Tomorrow, September 10th 2008, the Large Hadron Collider will be switched on.
More precisely, tomorrow a beam of particles will (we hope) be circulated throughout the entire collider for the first time. The first particle beams were initiated about a month ago, to calibrate the whole mechanism to an accuracy of under a billionth of a second. It’ll be another month or so before the first “high-energy” collisions take place, when individual protons (of which your body contains around ten billion billion billion) will be accelerated to over 99.9999% of the speed of light, and then smashed into each other.
To do this requires over 1,600 magnets, and about 96 tonnes of liquid helium to keep them less than two degrees above absolute zero. Once the protons are at top speed, they can traverse the 17-mile circumference of the collider over ten thousand times in a second. They also weigh 7,000 times more (or, rather, have a mass 7,000 times greater) and perceive time itself 7,000 times slower (inasmuch as a proton can “perceive” anything) than if they were just sitting still, due to some freaky Einsteinian shit.
When these two particles, each about one millionth of one millionth of a millimetre across, smash into each other, some unfathomably clever people will peer closely at what happens, and use the information they gather to work out things like what makes stuff have gravity, how many dimensions of space there really are, and what the universe was like 13.7 billion years ago or so, around a trillionth of a second after every piece of matter in existence was concentrated in an infinitely dense point.
Fucking hell.
I was planning the bulk of this entry to be a rant about people who think the world’s about to end, but I can’t be bothered. Every day for the last couple of weeks, a dozen or so people have been finding my entry Nostradamus Potter and the Deathly Hadron Collider. The search terms “nostradamus all should leave geneva”, “10 september 2008 black hole nostradamus”, “swiss collider nostradamos”, “nostradamus prediction on lhc”, and several others, all very similar, have led people there just today. But I’m much more interested and mind-boggled by the facts about what this machine is, and what it can do. And there’s no conceivable threat based on any actual scientific ideas. I think the people who’ve built this damn thing actually understand how it works, and what it’s going to do, a little more clearly than the people whose protests amount to “Science is scary!” and “Did someone say black holes? Oh noes!” and “But what if they’re wrong?!?”

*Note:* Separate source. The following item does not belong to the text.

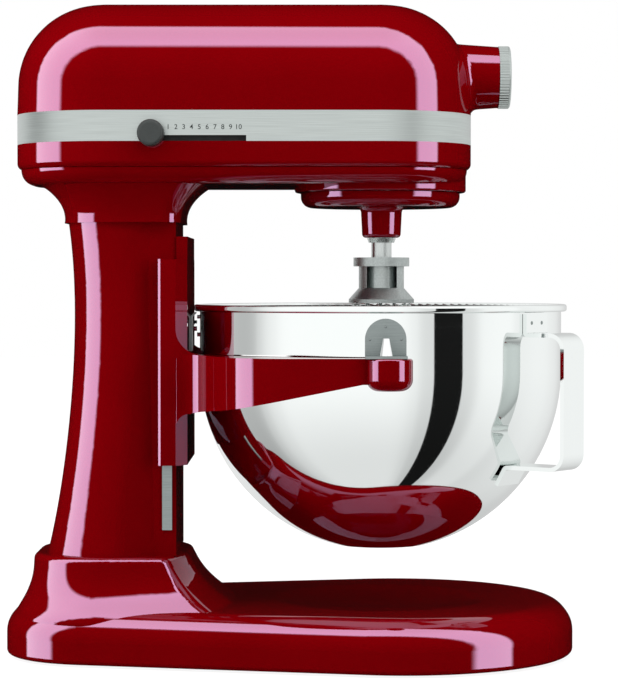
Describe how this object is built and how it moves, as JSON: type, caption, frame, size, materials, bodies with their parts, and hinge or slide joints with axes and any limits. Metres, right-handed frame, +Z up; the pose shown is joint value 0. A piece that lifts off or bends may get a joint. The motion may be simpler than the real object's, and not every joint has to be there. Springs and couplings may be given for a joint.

It seems like a threat because the unknown is scary, and apparently very very small things are scary too. Talk about nanotechnology, and it’s hard to go long without making the mental leap to the idea of tiny robots getting out of control, turning everything into tiny copies of themselves, or some such. It’s an effective horror trope, but worrying about the whole planet being destroyed because you’ve heard someone mention something about black holes (which is as complex as most people’s worries get) is about as useful as using disposable surgical gloves to take your laptop to be disinfected with bleach because it has a virus. Smarter people than me have explained this. Also, Brian Cox thinks you’re a twat. This cartoon is about as likely. You can all stop threatening to kill the scientists who are orders of magnitude cleverer than you and trying to figure out how the Universe works now.
To infer the existence of the Higgs boson would be an awfully big adventure.